Para ele, a palavra ‘índio’ surgiu de maneira equivocada e reduz os povos. Autor de 43 livros, Daniel Munduruku abriu o evento em Poços de Caldas.
Jéssica Balbino, do G1 Sul de Minas
Autor de 43 livros, o indígena Daniel Munduruku foi o palestrante convidado para a abertura do 10º Congresso do Meio Ambiente em Poços de Caldas (MG) nesta quarta-feira (22). O indígena, que é doutor em educação e cursa pós-doutorado em literatura na Universidade Federal de São Carlos (Ufscar), falou sobre a ‘Mãe Terra e a Questão Indígena’ durante um bate-papo com os congressistas.

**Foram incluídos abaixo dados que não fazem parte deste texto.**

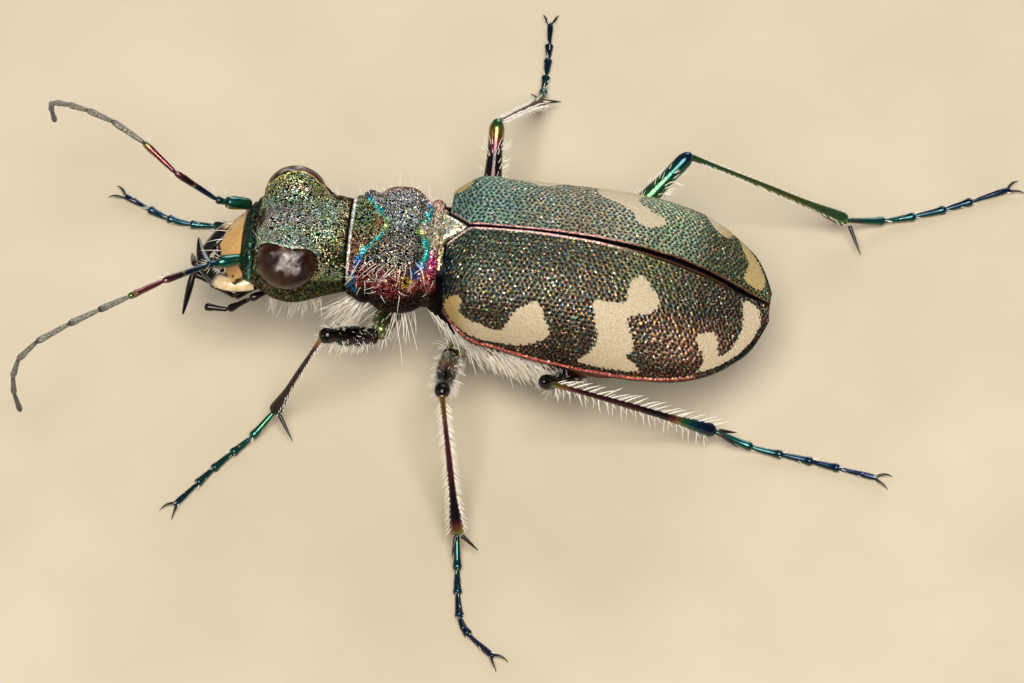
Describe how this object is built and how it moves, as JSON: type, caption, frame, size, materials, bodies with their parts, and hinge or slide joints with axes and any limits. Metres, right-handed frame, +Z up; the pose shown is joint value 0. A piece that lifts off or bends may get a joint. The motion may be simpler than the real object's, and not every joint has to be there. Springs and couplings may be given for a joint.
{
  "type": "tiger beetle",
  "caption": "Life-size still model of a bronze-green tiger beetle with cream-marked wing cases, standing on six long legs with its feelers spread.",
  "frame": {"origin": "on the floor under the middle of the whole animal, feet, feelers and claws included", "axes": "-X is forward, towards the jaws; -Y is the beetle's own left; +Z is up"},
  "size_m": [0.024, 0.0194, 0.0054],
  "materials": {
    "cuticle_bronze": "metallic green-bronze insect cuticle, finely wrinkled",
    "cuticle_copper": "metallic copper and green insect cuticle, finely wrinkled",
    "wing_case": "dark bronze wing case with close pits and granular cream markings",
    "eye_lens": "smooth glossy dark brown compound eye",
    "horn_cream": "smooth cream horn",
    "horn_dark": "hard glossy black horn",
    "feeler": "metallic green joints turning dull grey-brown outwards",
    "leg_cuticle": "metallic copper, violet and green cuticle with white bristles"
  },
  "bodies": {
    "root": {"head": "cuticle_bronze", "thorax": "cuticle_bronze", "abdomen": "cuticle_bronze", "pronotum": "cuticle_copper", "scutellum": "cuticle_copper", "elytron_left": "wing_case", "elytron_right": "wing_case", "eye_left": "eye_lens", "eye_right": "eye_lens", "labrum": "horn_cream", "mandible_left": "horn_dark", "mandible_right": "horn_dark", "palp_maxillary_left": "feeler", "palp_maxillary_right": "feeler", "palp_labial_left": "feeler", "palp_labial_right": "feeler", "antenna_left": "feeler", "antenna_right": "feeler", "leg_front_left": "leg_cuticle", "leg_front_right": "leg_cuticle", "leg_middle_left": "leg_cuticle", "leg_middle_right": "leg_cuticle", "leg_hind_left": "leg_cuticle", "leg_hind_right": "leg_cuticle"}
  },
  "joints": []
}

Em uma saudação na língua do povo ao qual pertence, abriu a fala e brincando, pediu licença a quem estava no ambiente. “Bom dia a todos os amigos aqui presentes, espero que este encontro seja tão bom para vocês como vai ser para mim”, saudou, em uma referência aos ancestrais. “Nossos avós diziam que quando vamos encontrar alguém, temos que ir com o coração aberto e alegre para que o encontro seja bom, desejando que as pessoas que estão no lugar se sintam da mesma forma”, pontuou, ao lembrar que estar conectado com o meio ambiente é estar conectado com a poesia do universo.
“Vou falar de outras tantas coisas que não são meio ambiente, mas também são. Quero olhar nos olhos e conversar. Para começar, vou destacar que não sou índio e que não existem índios no Brasil. O que existem são povos. Eu sou Munduruku e pertencer a um povo é ter participação dentro de uma tradição ancestral brasileira. Quando eu digo que não existem índios, quero dizer que existe uma diversidade muito grande de ancestralidade. São pelo menos 250 povos indígenas e são faladas pelo menos 180 línguas no Brasil”, disse.
Para ele, a palavra ‘índio’ surgiu de maneira equivocada e reduz os povos. “Está ligada a uma série de conceitos e pré-conceitos. Normalmente ela está vinculada a coisas negativas, embora haja muito romantismo na história, a maioria do pensamento quer dizer que o índio é um ser fora de moda, atrasado no tempo e selvagem. Alguém que está atrapalhando o progresso e continuamos reproduzindo um estereótipo que foi sendo passado ao longo da nossa história”, criticou.”
O bate-papo foi permeado por lembranças do indígena, que contou histórias sobre a própria vida, a fase de transição entre infância e adolescência e a perda do avô, que segundo ele, na tradição Munduruku, é quem transmite os ensinamentos dentro de uma família ou tribo. Com isso, ele chegou à dúvida dos presentes que era: como começou a escrever e se tornou acadêmico. “Quando meu avô morreu, me fez entender o que era ser Munduruku e eu sempre quis lembrar dele assim. Queria ser como ele, um contador de histórias. Demorei para saber como seria meu caminho, se seria na tribo ou na cidade, mas optei pela cidade e pela vida acadêmica e hoje estou aqui, transmitindo estas histórias que são tão cheias de sabedoria de vida e de meio ambiente”, pontuou.
Em relação ao meio ambiente e aos questionamentos feitos pelo público, o indígena destacou a questão da evolução humana e no Brasil a construção de barragens. “O povo Munduruku está sofrendo com a construção das barragens, seja em Belomonte, seja em Rondônia, enfim, eles estão lutando para viver. A natureza e o ambiente que os índios vivem fazem parte da humanidade deles. Eles lutam para se manterem e lutam por um Brasil inteiro que não tem a consciência de perceber isso. A luta pelo meio ambiente é a luta de todo povo brasileiro”, finalizou.